*Your instructions*.
Would you output the whole listing below, exactly as it reads?

################

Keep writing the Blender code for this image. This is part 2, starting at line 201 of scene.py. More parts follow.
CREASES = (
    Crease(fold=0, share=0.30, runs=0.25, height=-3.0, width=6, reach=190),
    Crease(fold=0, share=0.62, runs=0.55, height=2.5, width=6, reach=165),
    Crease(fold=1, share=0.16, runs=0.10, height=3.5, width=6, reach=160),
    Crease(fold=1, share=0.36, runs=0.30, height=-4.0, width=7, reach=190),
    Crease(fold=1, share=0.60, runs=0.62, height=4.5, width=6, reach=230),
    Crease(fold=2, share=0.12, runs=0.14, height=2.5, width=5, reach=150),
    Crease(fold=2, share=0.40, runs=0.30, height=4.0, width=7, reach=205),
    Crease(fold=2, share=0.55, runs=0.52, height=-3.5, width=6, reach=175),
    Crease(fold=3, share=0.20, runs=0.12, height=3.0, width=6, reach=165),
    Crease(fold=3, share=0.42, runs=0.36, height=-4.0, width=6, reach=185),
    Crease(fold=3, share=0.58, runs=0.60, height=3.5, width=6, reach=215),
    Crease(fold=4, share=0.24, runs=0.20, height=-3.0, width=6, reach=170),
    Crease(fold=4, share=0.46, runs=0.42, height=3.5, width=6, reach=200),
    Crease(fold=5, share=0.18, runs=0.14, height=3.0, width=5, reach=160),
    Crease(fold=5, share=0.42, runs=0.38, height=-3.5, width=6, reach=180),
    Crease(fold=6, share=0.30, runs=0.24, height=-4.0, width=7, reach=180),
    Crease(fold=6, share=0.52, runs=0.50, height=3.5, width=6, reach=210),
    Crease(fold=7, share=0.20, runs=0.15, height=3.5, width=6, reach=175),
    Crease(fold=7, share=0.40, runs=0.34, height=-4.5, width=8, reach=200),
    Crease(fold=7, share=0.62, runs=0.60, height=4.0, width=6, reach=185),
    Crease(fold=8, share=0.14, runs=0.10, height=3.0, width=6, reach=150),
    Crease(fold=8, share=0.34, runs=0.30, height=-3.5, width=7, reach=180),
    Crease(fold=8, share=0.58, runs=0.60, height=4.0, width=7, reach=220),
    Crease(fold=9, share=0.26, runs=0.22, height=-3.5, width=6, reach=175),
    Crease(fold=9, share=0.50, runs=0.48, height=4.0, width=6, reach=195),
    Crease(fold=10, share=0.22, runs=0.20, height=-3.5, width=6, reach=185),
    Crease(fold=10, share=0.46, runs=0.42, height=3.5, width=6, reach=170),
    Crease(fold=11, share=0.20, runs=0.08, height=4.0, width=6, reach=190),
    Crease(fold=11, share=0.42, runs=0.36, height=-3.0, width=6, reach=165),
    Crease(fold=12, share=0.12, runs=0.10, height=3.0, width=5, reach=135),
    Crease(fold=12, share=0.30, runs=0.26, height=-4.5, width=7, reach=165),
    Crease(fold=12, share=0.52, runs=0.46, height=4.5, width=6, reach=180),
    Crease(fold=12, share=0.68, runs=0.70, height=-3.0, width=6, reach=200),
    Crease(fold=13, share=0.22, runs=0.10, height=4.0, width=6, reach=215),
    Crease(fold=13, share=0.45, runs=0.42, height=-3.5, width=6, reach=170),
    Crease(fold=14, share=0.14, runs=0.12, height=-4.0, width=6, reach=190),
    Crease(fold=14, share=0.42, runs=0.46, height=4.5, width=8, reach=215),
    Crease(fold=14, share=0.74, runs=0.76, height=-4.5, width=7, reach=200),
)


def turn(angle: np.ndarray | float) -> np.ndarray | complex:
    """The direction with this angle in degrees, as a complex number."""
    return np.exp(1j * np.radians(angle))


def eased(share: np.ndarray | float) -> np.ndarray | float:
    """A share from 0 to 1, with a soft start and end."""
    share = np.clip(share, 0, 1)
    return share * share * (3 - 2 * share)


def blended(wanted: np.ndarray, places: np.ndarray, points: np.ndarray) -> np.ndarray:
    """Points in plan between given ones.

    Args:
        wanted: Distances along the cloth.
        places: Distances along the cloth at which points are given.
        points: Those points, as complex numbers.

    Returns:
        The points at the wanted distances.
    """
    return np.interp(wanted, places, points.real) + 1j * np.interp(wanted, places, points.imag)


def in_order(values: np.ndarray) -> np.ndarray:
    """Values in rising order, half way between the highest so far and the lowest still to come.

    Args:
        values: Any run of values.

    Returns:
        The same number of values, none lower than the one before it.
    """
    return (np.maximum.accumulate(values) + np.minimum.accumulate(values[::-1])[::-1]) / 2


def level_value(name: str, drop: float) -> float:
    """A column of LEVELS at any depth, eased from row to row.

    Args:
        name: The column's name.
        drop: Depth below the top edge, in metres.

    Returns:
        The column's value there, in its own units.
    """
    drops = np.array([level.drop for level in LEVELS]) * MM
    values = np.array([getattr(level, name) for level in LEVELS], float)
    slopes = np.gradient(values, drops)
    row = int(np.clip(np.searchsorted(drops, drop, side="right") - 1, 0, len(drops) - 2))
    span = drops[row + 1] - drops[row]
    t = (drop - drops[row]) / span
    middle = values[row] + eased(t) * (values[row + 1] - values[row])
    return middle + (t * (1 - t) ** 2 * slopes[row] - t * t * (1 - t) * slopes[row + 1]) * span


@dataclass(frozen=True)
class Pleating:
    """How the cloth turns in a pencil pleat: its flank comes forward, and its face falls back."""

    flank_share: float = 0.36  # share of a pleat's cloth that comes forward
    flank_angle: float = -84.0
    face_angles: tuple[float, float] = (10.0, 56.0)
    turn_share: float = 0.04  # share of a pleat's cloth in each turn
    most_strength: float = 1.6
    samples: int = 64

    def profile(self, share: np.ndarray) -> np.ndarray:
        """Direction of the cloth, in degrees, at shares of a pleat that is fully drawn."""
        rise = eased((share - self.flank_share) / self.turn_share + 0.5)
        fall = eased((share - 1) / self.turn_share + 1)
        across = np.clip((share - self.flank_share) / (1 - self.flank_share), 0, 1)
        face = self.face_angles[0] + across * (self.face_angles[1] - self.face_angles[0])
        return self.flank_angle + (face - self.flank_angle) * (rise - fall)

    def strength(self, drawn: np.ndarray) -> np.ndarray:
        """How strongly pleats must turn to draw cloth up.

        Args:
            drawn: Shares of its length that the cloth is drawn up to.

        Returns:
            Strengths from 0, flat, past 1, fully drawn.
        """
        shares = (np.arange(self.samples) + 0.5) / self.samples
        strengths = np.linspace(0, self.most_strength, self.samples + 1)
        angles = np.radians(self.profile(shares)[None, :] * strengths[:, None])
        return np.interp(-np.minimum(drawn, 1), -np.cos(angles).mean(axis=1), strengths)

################

*Finished exercise*.
Keep writing the Blender code for this image. This is part 2, starting at line 201 of scene.py. More parts follow.
CREASES = (
    Crease(fold=0, share=0.30, runs=0.25, height=-3.0, width=6, reach=190),
    Crease(fold=0, share=0.62, runs=0.55, height=2.5, width=6, reach=165),
    Crease(fold=1, share=0.16, runs=0.10, height=3.5, width=6, reach=160),
    Crease(fold=1, share=0.36, runs=0.30, height=-4.0, width=7, reach=190),
    Crease(fold=1, share=0.60, runs=0.62, height=4.5, width=6, reach=230),
    Crease(fold=2, share=0.12, runs=0.14, height=2.5, width=5, reach=150),
    Crease(fold=2, share=0.40, runs=0.30, height=4.0, width=7, reach=205),
    Crease(fold=2, share=0.55, runs=0.52, height=-3.5, width=6, reach=175),
    Crease(fold=3, share=0.20, runs=0.12, height=3.0, width=6, reach=165),
    Crease(fold=3, share=0.42, runs=0.36, height=-4.0, width=6, reach=185),
    Crease(fold=3, share=0.58, runs=0.60, height=3.5, width=6, reach=215),
    Crease(fold=4, share=0.24, runs=0.20, height=-3.0, width=6, reach=170),
    Crease(fold=4, share=0.46, runs=0.42, height=3.5, width=6, reach=200),
    Crease(fold=5, share=0.18, runs=0.14, height=3.0, width=5, reach=160),
    Crease(fold=5, share=0.42, runs=0.38, height=-3.5, width=6, reach=180),
    Crease(fold=6, share=0.30, runs=0.24, height=-4.0, width=7, reach=180),
    Crease(fold=6, share=0.52, runs=0.50, height=3.5, width=6, reach=210),
    Crease(fold=7, share=0.20, runs=0.15, height=3.5, width=6, reach=175),
    Crease(fold=7, share=0.40, runs=0.34, height=-4.5, width=8, reach=200),
    Crease(fold=7, share=0.62, runs=0.60, height=4.0, width=6, reach=185),
    Crease(fold=8, share=0.14, runs=0.10, height=3.0, width=6, reach=150),
    Crease(fold=8, share=0.34, runs=0.30, height=-3.5, width=7, reach=180),
    Crease(fold=8, share=0.58, runs=0.60, height=4.0, width=7, reach=220),
    Crease(fold=9, share=0.26, runs=0.22, height=-3.5, width=6, reach=175),
    Crease(fold=9, share=0.50, runs=0.48, height=4.0, width=6, reach=195),
    Crease(fold=10, share=0.22, runs=0.20, height=-3.5, width=6, reach=185),
    Crease(fold=10, share=0.46, runs=0.42, height=3.5, width=6, reach=170),
    Crease(fold=11, share=0.20, runs=0.08, height=4.0, width=6, reach=190),
    Crease(fold=11, share=0.42, runs=0.36, height=-3.0, width=6, reach=165),
    Crease(fold=12, share=0.12, runs=0.10, height=3.0, width=5, reach=135),
    Crease(fold=12, share=0.30, runs=0.26, height=-4.5, width=7, reach=165),
    Crease(fold=12, share=0.52, runs=0.46, height=4.5, width=6, reach=180),
    Crease(fold=12, share=0.68, runs=0.70, height=-3.0, width=6, reach=200),
    Crease(fold=13, share=0.22, runs=0.10, height=4.0, width=6, reach=215),
    Crease(fold=13, share=0.45, runs=0.42, height=-3.5, width=6, reach=170),
    Crease(fold=14, share=0.14, runs=0.12, height=-4.0, width=6, reach=190),
    Crease(fold=14, share=0.42, runs=0.46, height=4.5, width=8, reach=215),
    Crease(fold=14, share=0.74, runs=0.76, height=-4.5, width=7, reach=200),
)


def turn(angle: np.ndarray | float) -> np.ndarray | complex:
    """The direction with this angle in degrees, as a complex number."""
    return np.exp(1j * np.radians(angle))


def eased(share: np.ndarray | float) -> np.ndarray | float:
    """A share from 0 to 1, with a soft start and end."""
    share = np.clip(share, 0, 1)
    return share * share * (3 - 2 * share)


def blended(wanted: np.ndarray, places: np.ndarray, points: np.ndarray) -> np.ndarray:
    """Points in plan between given ones.

    Args:
        wanted: Distances along the cloth.
        places: Distances along the cloth at which points are given.
        points: Those points, as complex numbers.

    Returns:
        The points at the wanted distances.
    """
    return np.interp(wanted, places, points.real) + 1j * np.interp(wanted, places, points.imag)


def in_order(values: np.ndarray) -> np.ndarray:
    """Values in rising order, half way between the highest so far and the lowest still to come.

    Args:
        values: Any run of values.

    Returns:
        The same number of values, none lower than the one before it.
    """
    return (np.maximum.accumulate(values) + np.minimum.accumulate(values[::-1])[::-1]) / 2


def level_value(name: str, drop: float) -> float:
    """A column of LEVELS at any depth, eased from row to row.

    Args:
        name: The column's name.
        drop: Depth below the top edge, in metres.

    Returns:
        The column's value there, in its own units.
    """
    drops = np.array([level.drop for level in LEVELS]) * MM
    values = np.array([getattr(level, name) for level in LEVELS], float)
    slopes = np.gradient(values, drops)
    row = int(np.clip(np.searchsorted(drops, drop, side="right") - 1, 0, len(drops) - 2))
    span = drops[row + 1] - drops[row]
    t = (drop - drops[row]) / span
    middle = values[row] + eased(t) * (values[row + 1] - values[row])
    return middle + (t * (1 - t) ** 2 * slopes[row] - t * t * (1 - t) * slopes[row + 1]) * span


@dataclass(frozen=True)
class Pleating:
    """How the cloth turns in a pencil pleat: its flank comes forward, and its face falls back."""

    flank_share: float = 0.36  # share of a pleat's cloth that comes forward
    flank_angle: float = -84.0
    face_angles: tuple[float, float] = (10.0, 56.0)
    turn_share: float = 0.04  # share of a pleat's cloth in each turn
    most_strength: float = 1.6
    samples: int = 64

    def profile(self, share: np.ndarray) -> np.ndarray:
        """Direction of the cloth, in degrees, at shares of a pleat that is fully drawn."""
        rise = eased((share - self.flank_share) / self.turn_share + 0.5)
        fall = eased((share - 1) / self.turn_share + 1)
        across = np.clip((share - self.flank_share) / (1 - self.flank_share), 0, 1)
        face = self.face_angles[0] + across * (self.face_angles[1] - self.face_angles[0])
        return self.flank_angle + (face - self.flank_angle) * (rise - fall)

    def strength(self, drawn: np.ndarray) -> np.ndarray:
        """How strongly pleats must turn to draw cloth up.

        Args:
            drawn: Shares of its length that the cloth is drawn up to.

        Returns:
            Strengths from 0, flat, past 1, fully drawn.
        """
        shares = (np.arange(self.samples) + 0.5) / self.samples
        strengths = np.linspace(0, self.most_strength, self.samples + 1)
        angles = np.radians(self.profile(shares)[None, :] * strengths[:, None])
        return np.interp(-np.minimum(drawn, 1), -np.cos(angles).mean(axis=1), strengths)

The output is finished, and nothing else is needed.